Analysis of AUSIEX trading data indicates that this slightly more positive outlook may be attracting retail investors and some advised clients but has yet to spread to the wholesale market.
AUSIEX data reveals that the net traded value in AREITS (the total value of buy orders less the total value of sell trades) has been positive from May this year to the end of October, with the highest result in September. In fact, total net traded value is in line with 2021 levels.
The total traded value however, which adds buy and sell side trades, has been declining from a high point in June of 2021 to be 31% lower in October 2022.
Property security appeal
What the AUSIEX data also reveals is a major shift in the types of investors buying into the AREIT market.
Among AUSIEX account holders who trade AREITS, advised clients have doubled their net traded value over 2021 full year levels, while self-directed investors have more than tripled their net traded value.
The AREITS sector had long been viewed as a safe source of capital gains and regular income given assets of AREITs include such tangible assets, such as commercial office buildings, industrial properties, retail shopping centers, hotels and apartment buildings.
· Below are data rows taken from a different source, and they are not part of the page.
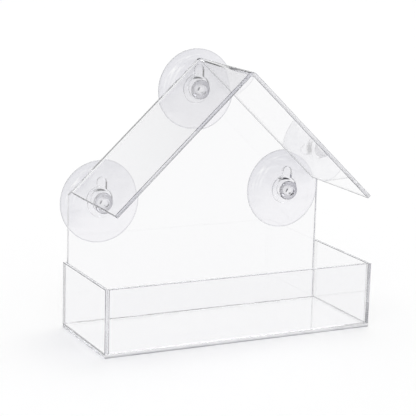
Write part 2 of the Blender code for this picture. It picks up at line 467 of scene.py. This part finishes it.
# The edges go over the outside from the right eave to the left one, round that eave, back along the inside
# and round the right eave.
half_bend = RIDGE_STEPS // 2
bent_edges = [outer_right] * (half_bend + 1) + [outer_left] * (half_bend + 1) + left_eave
# Painted shade on the ridge: dark corners, and a middle that darkens from the front to the rear.
bent_edges[RIDGE_SEEN] = [Edge(0, 1, (0, 0.9), 1)] * len(bent_edges[RIDGE_SEEN])
bent_edges += [inner_left] * (half_bend + 1) + [inner_right] * (half_bend + 1) + right_eave
# Painted shade darkens the roof's cut ends a little, and the right half of its front end is frosted.
ends_cut = (Edge(middle=0.12), Edge(middle=0.05, frost=0.55))
roof_sheet = cut_sheet("roof_sheet", [bent], [bent_edges], low[1], high[1] - low[1], "y", ends_cut)
fit_sheet(roof_sheet, "roof")


def cement_bead(name, ends, under, front, leg):
    """A hollow fillet of cured cement in the corner under the roof, between its ends in (x, z)."""
    turns = [math.pi / 2 * i / BEAD_STEPS for i in range(BEAD_STEPS + 1)]
    section = [(0, 0)] + [(leg * (1 - math.sin(turn)), leg * (1 - math.cos(turn))) for turn in turns]
    shape = bmesh.new()
    painted_arris_shade = shape.faces.layers.float.new("painted_arris_shade")
    rings = []
    for point in ends:
        spots = [(forward, point + under * down) for forward, down in section]
        rings.append([shape.verts.new((spot.x, front - forward, spot.y)) for forward, spot in spots])
    for i in range(len(section)):
        j = (i + 1) % len(section)
        shape.faces.new((rings[0][i], rings[0][j], rings[1][j], rings[1][i]))
    shape.faces.new(rings[0])
    shape.faces.new(rings[1][::-1])
    for face in shape.faces:
        # Painted shade darkens all of the bead's faces.
        face[painted_arris_shade] = BEAD_SHADE
    return finished(name, shape)


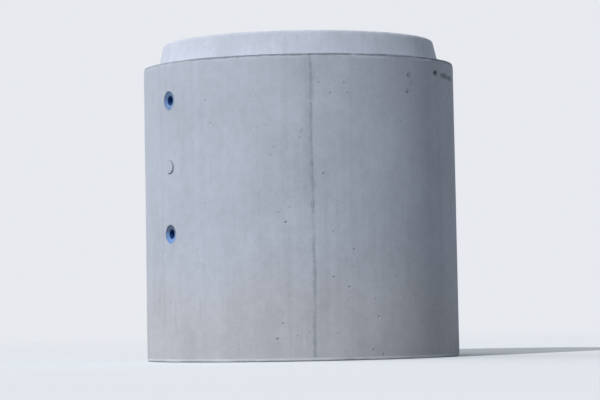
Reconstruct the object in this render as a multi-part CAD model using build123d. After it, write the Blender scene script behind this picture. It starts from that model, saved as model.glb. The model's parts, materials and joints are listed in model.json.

So, the data may indicate that in a period of economic uncertainty, smaller direct investors and those being with financial advisers may be looking to extend their positions in direct real estate through the AREIT market.
Changing investor profile
Another interesting element is the changing profile of these AREIT investors. When comparing those trading this year with those who traded in 2021, there were only marginal changes in the gender profile, females were 15.6% of total by account verses 17.4% last year, for example.
However, when considering age, the data shows that Generation X’s comprise of 41.8% of the total number of trades, up from 35.9% in calendar year 2021.
In summary, there may be a bounce in AREIT investing underway in certain parts of the investor landscape. It isn’t certain how long it may last, but we do know it appears largely being led by younger, self-directed investors.